The Lotte Berk Method is responsible for beautifully shaping tens of thousands of women's bodies both in Europe and in the US. Finding its roots as a rehabilitative exercise to strengthen the core and spine, women found that they were developing beautiful bodies, especially in the butt and legs.

Lotte was actually born in Germany as a Jew. She developed into a beautiful dancer, but the late 30s in Nazi Germany, she flaunted the Nazis by dancing on stage when she was specifically prohibited from doing so. She gathered her senses and fled for her life to London.

After an injury, she used her dancers training to help with her own rehabilitation. This was the beginning of the Lotte Berk Method. She then opened her women-only studio in London's Manchester Street 4 in the town of Hungerford, west of London where she taught and further refined the method.

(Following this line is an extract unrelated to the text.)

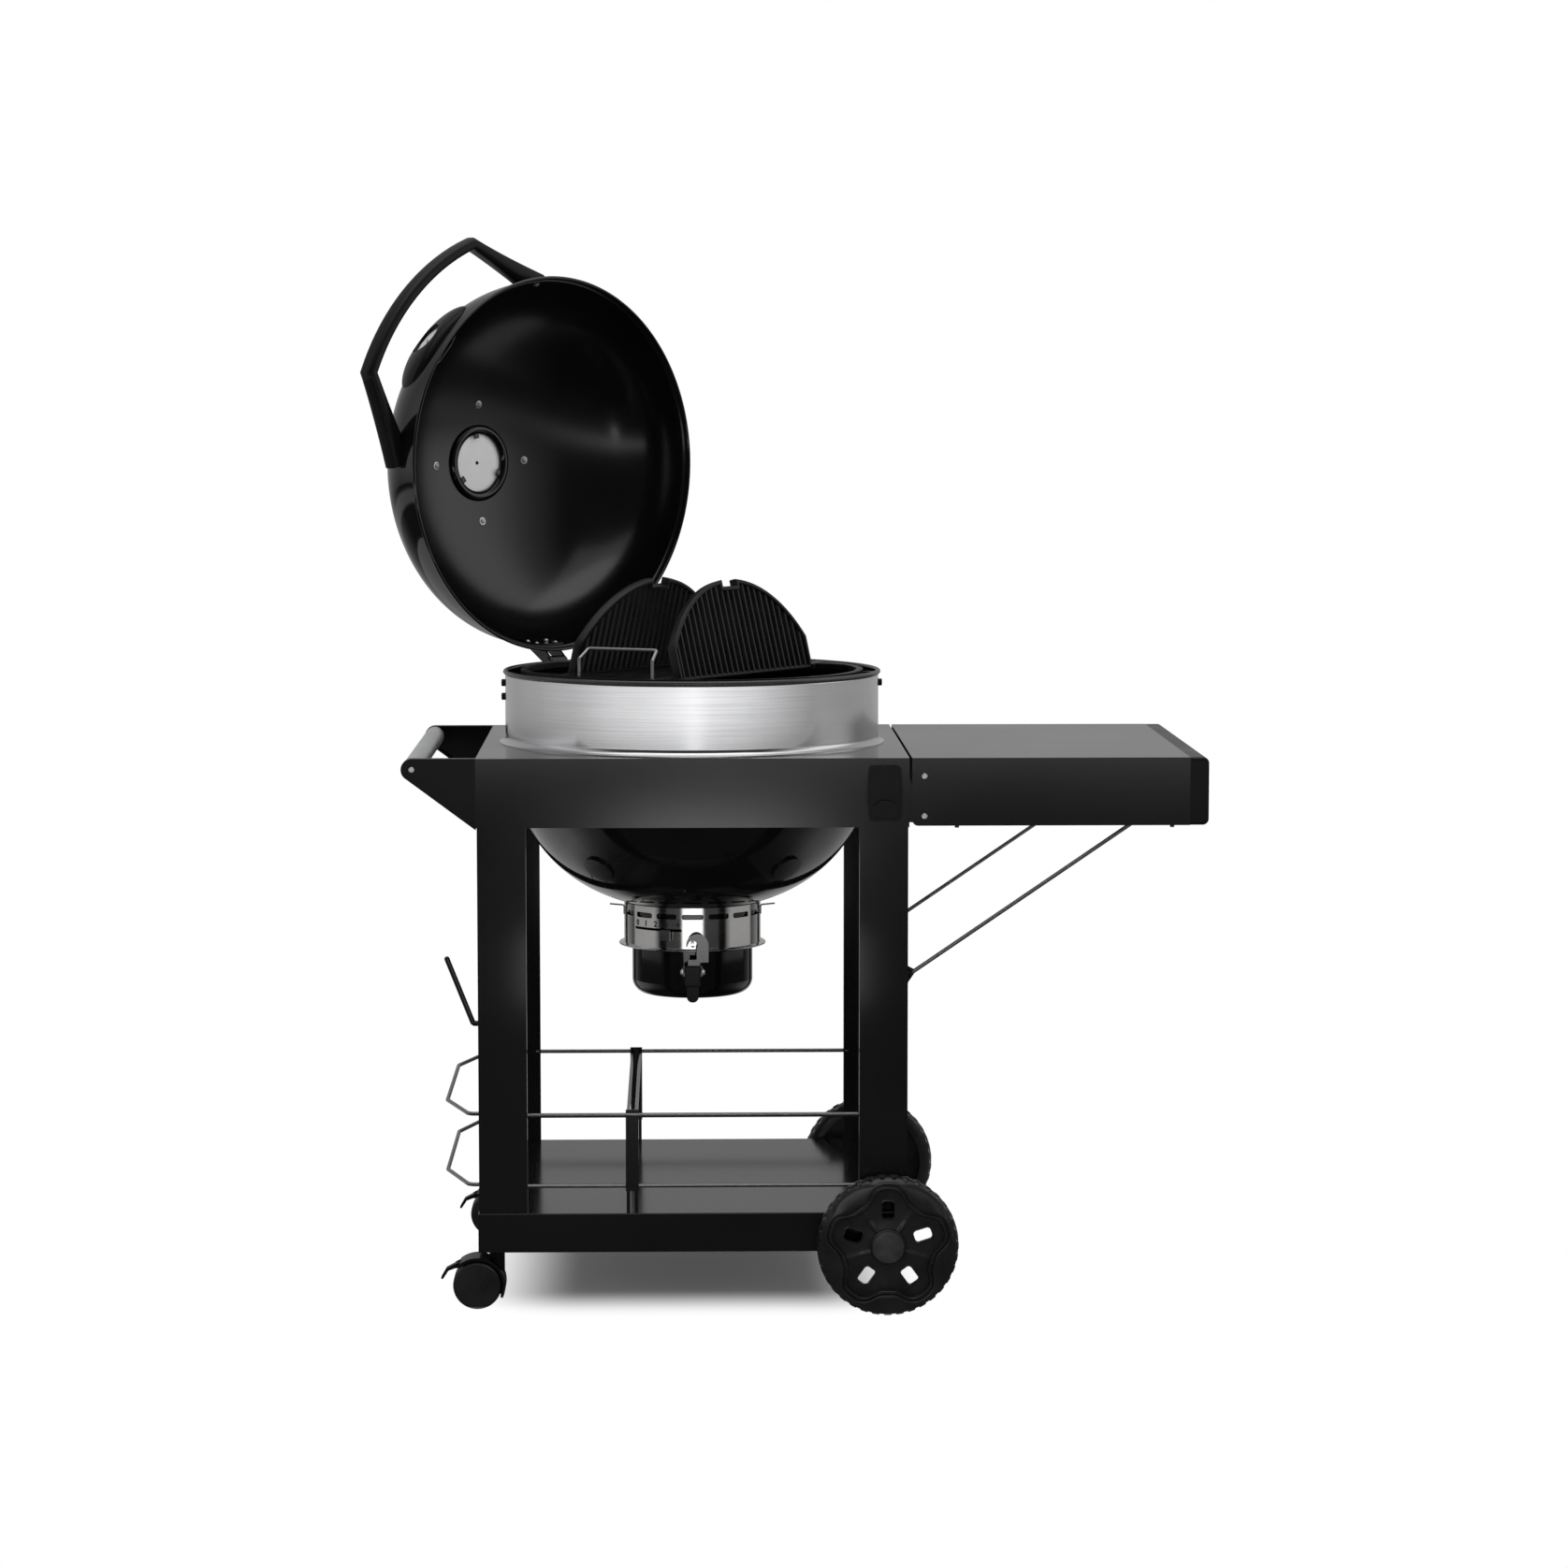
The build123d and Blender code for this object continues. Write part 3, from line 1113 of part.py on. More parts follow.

She didn't want any men in the studio, because she believed in certain revealing pelvic movements to improve women's sex lives. . She gave her exercises bizarre, even risqué names such as "The Prostitute", "The French Lavatory", "Bananas" and "The Love-Making Position" (commonly known as the "Pelvic Tilt").

Joan Collins, Britt Ekland, Barbra Streisand, Sian Phillips, Edna O'Brien and Yasmin Le Bon are among those who have pursued Lotte's method since she opened her studio in London in 1959.

In fact, it was Britt Ekland who introduced Lydia Bach to Lotte. It was Lydia, who studied under Lotte for over a year, and was so enamored with the success of this method, that she purchased the worldwide rights.

Lydia then opened her first studio in Manhattan's upper East side in 1971. Her initial vision was to have the same look and feel of Lotte's original studio back in England which was not known for extravagances.

"You have to understand what it was like opening a woman-only exercise studio in 1971", said Bach, "women just didn't exercise back then, so it was a rather risky venture on my part".

But soon, women discovered the secret of the Lotte Berk Method and for 35 years the cognoscenti frequented the studios of Manhattan, Connecticut, the Hamptons, and Beverly Hills. Recently Bach closed her famous studios to go into the licensing business.

Many of the Bach's former instructors have fanned out across the greater New York area into derivatives of the Lotte Berk Method. Although the classes come close in the annals of women's exercise, there is only one Lotte Berk and one Lydia Bach.

Although there are many copycats in the greater New York metropolitan area. People will have to wait until bona fide licensed Lotte Berk Method Studios began to open. Meanwhile, the Lotte Berk Method DVD collection is selling like hotcakes, showing that Lotte's memory lives on.